I already referred to the workshop on the day preceding the RDA, that was on e-Infrastructures & RDA for data intensive science. There was some overlap between these two days. One I did not mind at all. A very nice tool, called RD Switchboard, presented by Amir Aryani from ANDS (Australia). This switchboard is connecting datasets on the basis of co-authorship or other collaboration (e.g. via funding). Paolo Manghi showed that they already work together with the RD Switchboard by finding connections via the OpenAire database, between publications and projects and publications and data.
Mark Parsons, the secretary general of RDA talked (amongst other funny stuff) on infrastructures during the opening session of the preceding day. How we went from systems, to networks to networked infrastructures. Infrastructures are about bridges, both social and technical, and that is what RDA wants to do, creating bridges, and be open! “Preserve the freedom to tinker, that is why choice for open source is important.”
My Paris RDA trip started even a day before that, with the persistent identifiers workshop, organized by DataCite and ePIC. ePIC stands for persistent identifiers for eResearch, and is working on data in the full research cycle (what they call referrable data), whereas DataCite provides identifiers to citeable data. At the workshop there were presentations about identifiers such as ark, doi, handle, orcid and isni.
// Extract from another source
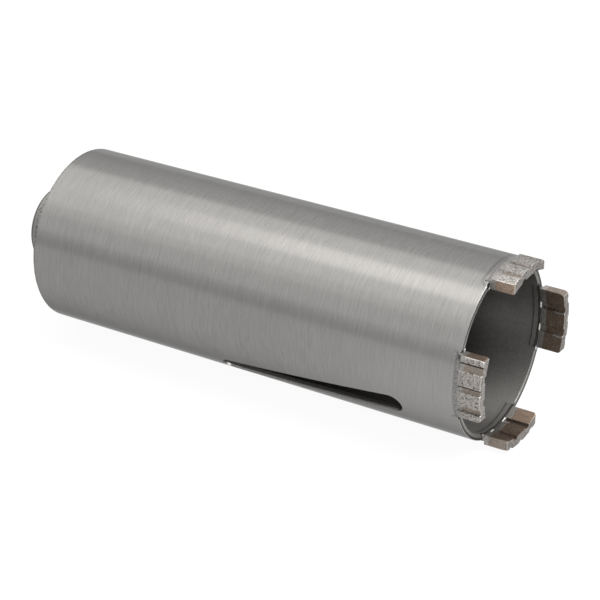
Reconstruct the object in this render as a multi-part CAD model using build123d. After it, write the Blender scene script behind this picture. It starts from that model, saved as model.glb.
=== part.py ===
from build123d import *
import os

# Diamond core bit for dry drilling: a thin steel tube, closed at the back by a turned cap with
# a threaded hub, with ribbed diamond segments welded to its front rim.
#
# Frame: the bit lies on its side as it does on a bench. +X runs along its axis, from the hub's
# rear face at the origin to the cutting end, and +Z is up. Angles are in degrees about +X,
# from the top (+Z) towards -Y. Lengths are in millimetres.

# Tube
tube_diameter = 52.0
tube_wall = 1.75
tube_length = 141.0
rim_chamfer = 0.2

# Cap: a plug that is set into the tube's back and welded there, and its hub
plug_thickness = 6.0
plug_setback = 1.2
plug_clearance = 0.05
plug_chamfer = 0.5
hub_diameter = 24.4
hub_projection = 12.2
hub_edge = 0.8
hub_root_fillet = 1.0

# Thread in the hub, drawn at the minor diameter of M16 x 2
thread_minor_diameter = 13.835
thread_major_diameter = 16.0
thread_lead_in = 0.3

# Two spanner flats, half-way between the segments
flats_across = 22.0
flats_length = 9.0
flats_angle = 135.0

# Helical slots that let dust out and a broken core be pushed loose
slot_count = 2
slot_width = 7.0
slot_length = 61.0
slot_setback = 18.0
slot_front_angle = 118.5
slot_twist_per_mm = 0.314

# Segments: a base layer that is seated on the rim and a diamond layer, pressed in one piece.
# They are welded on within a degree or two of even quarters.
segment_angles = (0, 88.5, 180, 269)
segment_length = 18.4
segment_height = 7.4
segment_outside_step = 1.1
segment_inside_step = 0.1
foot_height = 0.5
tip_edge_break = 0.2
tip_bevel_height = 1.2
tip_bevel_depth = 0.45

# Ribs: the outer face has a groove on the centre line and one on either side of it, and the
# inner face has two that lie between those
outer_groove_spacing = 6.1
inner_groove_spacing = 7.0
groove_floor_width = 1.4
groove_mouth_width = 2.1
outer_groove_depth = 0.45
inner_groove_depth = 0.65

# Worked out from the sizes above
tube_outer = tube_diameter / 2
tube_inner = tube_outer - tube_wall
tube_back_x = hub_projection
rim_x = tube_back_x + tube_length
plug_back_x = tube_back_x + plug_setback
plug_front_x = plug_back_x + plug_thickness
segment_outer = tube_outer + segment_outside_step
segment_inner = tube_inner - segment_inside_step
outer_groove_centres = [-outer_groove_spacing, 0, outer_groove_spacing]
inner_groove_centres = [-inner_groove_spacing / 2, inner_groove_spacing / 2]
past = 2.0


def turned(points):
    """The solid that a closed outline of (x, radius) points sweeps about the axis."""
    outline = Plane.XZ * make_face(Polyline(*points, close=True))
    return revolve(outline, Axis.X, 360)


def slot_cutter():
    """One slot's space: a bar swept on the tube's helix, with a round pin at each end."""
    end_radius = slot_width / 2
    run = slot_length - slot_width
    turn = run * slot_twist_per_mm
    wall_mid = tube_outer - tube_wall / 2
    depth = tube_wall + 2 * past
    route = Helix(pitch=360 / slot_twist_per_mm, height=run, radius=wall_mid, lefthand=True)
    start = Plane(origin=route @ 0, x_dir=(1, 0, 0), z_dir=route % 0)
    bar = sweep(start * Rectangle(depth, slot_width), path=route, is_frenet=True)
    pin = Pos(wall_mid, 0, 0) * Rot(Y=90) * Cylinder(end_radius, depth)
    cutter = bar + pin + Pos(Z=run) * Rot(Z=-turn) * pin
    # Stand the helix's Z axis along +X and its X axis up, with its start at the slot's back
    along_x = Plane(origin=(0, 0, 0), x_dir=(0, 0, 1), z_dir=(1, 0, 0))
    back_x = rim_x - slot_setback - end_radius - run
    return Pos(X=back_x) * Rot(X=slot_front_angle + turn) * along_x.location * cutter


def make_barrel():
    """The tube, with broken edges at its rim and helical slots cut through its wall."""
    back, front = tube_back_x, rim_x
    edge = rim_chamfer
    tube = turned([
        (back, tube_inner + edge), (back + edge, tube_inner), (front - edge, tube_inner),
        (front, tube_inner + edge), (front, tube_outer - edge), (front - edge, tube_outer),
        (back + edge, tube_outer), (back, tube_outer - edge),
    ])
    cutter = slot_cutter()
    for k in range(slot_count):
        tube -= Rot(X=360 * k / slot_count) * cutter
    return tube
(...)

For domain-specific work identifiers are often also needed, Anne Cambon-Thomsen started a journal for descriptions on Bioresources and Kerstin Lehnert introduced the igsn, the geosample number.
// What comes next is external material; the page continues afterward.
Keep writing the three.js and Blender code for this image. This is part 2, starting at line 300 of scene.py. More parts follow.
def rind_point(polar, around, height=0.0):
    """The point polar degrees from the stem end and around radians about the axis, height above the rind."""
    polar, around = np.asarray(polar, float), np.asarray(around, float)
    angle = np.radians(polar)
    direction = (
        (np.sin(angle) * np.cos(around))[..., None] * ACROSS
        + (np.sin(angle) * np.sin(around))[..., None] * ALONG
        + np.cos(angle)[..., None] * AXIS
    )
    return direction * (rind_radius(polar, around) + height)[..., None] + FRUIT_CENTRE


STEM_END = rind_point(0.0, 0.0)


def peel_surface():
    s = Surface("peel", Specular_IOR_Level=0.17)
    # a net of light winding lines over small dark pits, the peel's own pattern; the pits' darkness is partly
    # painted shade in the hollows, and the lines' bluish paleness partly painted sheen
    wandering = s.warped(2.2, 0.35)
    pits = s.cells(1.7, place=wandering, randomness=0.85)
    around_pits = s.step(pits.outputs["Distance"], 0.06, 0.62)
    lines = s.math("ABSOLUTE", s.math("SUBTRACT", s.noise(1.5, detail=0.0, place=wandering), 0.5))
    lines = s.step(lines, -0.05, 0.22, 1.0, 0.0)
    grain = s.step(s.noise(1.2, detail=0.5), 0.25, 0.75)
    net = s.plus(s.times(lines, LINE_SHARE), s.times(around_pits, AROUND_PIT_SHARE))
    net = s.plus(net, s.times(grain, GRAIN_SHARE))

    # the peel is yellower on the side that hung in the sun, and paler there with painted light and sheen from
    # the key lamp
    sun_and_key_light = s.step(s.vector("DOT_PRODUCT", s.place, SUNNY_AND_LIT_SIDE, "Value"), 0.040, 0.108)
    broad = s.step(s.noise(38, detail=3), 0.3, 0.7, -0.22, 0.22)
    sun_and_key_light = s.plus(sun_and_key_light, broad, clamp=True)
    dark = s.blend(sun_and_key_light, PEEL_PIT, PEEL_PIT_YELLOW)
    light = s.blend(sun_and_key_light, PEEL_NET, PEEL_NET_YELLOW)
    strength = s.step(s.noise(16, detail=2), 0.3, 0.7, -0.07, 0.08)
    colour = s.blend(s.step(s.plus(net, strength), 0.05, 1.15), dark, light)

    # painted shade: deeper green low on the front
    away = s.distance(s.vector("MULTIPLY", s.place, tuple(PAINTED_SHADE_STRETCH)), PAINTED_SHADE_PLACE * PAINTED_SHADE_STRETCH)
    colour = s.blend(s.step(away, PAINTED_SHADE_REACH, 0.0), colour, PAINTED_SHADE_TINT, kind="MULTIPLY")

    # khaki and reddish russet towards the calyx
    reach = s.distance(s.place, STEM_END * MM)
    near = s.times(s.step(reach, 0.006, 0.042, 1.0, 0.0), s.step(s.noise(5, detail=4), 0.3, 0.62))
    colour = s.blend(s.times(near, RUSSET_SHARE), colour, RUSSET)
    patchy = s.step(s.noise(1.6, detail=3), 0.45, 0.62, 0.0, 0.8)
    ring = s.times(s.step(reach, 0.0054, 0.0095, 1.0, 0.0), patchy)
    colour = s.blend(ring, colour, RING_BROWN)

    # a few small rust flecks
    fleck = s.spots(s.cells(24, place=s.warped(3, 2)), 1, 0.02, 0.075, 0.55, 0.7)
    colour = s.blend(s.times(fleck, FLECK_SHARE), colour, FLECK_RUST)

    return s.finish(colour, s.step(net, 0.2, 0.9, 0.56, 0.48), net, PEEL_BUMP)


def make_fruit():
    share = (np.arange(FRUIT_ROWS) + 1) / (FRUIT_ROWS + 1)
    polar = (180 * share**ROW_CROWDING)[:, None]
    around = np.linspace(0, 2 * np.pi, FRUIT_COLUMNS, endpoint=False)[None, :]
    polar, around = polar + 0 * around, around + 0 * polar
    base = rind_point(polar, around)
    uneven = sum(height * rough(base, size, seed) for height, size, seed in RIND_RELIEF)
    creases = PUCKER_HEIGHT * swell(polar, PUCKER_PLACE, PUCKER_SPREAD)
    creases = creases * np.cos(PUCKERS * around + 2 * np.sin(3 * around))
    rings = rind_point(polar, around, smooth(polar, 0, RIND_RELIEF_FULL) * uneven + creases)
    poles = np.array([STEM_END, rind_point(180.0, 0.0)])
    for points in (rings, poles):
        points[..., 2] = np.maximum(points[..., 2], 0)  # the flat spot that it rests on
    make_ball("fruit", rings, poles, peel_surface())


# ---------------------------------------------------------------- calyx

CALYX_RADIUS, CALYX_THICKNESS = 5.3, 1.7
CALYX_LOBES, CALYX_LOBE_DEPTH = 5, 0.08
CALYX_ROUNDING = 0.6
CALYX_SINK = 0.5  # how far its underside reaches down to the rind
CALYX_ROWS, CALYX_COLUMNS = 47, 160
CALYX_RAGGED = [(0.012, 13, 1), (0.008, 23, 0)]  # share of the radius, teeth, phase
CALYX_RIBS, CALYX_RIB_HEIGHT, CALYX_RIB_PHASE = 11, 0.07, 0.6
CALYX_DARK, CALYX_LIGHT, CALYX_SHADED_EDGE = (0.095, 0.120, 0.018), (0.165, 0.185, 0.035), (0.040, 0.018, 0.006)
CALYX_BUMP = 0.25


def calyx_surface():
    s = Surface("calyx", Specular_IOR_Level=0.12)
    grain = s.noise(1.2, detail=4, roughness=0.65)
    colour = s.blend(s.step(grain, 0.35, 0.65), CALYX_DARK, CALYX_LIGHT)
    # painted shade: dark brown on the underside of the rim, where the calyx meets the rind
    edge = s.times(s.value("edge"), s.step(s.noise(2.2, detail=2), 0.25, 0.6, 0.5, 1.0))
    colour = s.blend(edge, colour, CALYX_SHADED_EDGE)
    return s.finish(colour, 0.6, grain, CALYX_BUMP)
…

And we are not yet there, we want to use identifiers for more physical objects, we should always make sure that we refer to the pid in the metadata, and according to Peter Wissenburg, we should also use identifiers for the metadata. It is obvious that the most important thing is that these persistent identifiers are linked across platforms, and that we have an open scholarly infrastructure. A project about this, has just started, “Technical and Human Infrastructure for Open Research”: THOR. Tobias Weigl even wanted to bring it further: “We need an operational transition process. Go from one pid to the other. That is not possible yet.”
New for me was in the presentation by Laura Paglioni from ORCID that they will come with review information in your ORCID profile, and she showed that there is already a dataflow between CrossRef, DataCite and ORCID.
So even though I could not attend the full Plenary, enough inspiration as a take-away!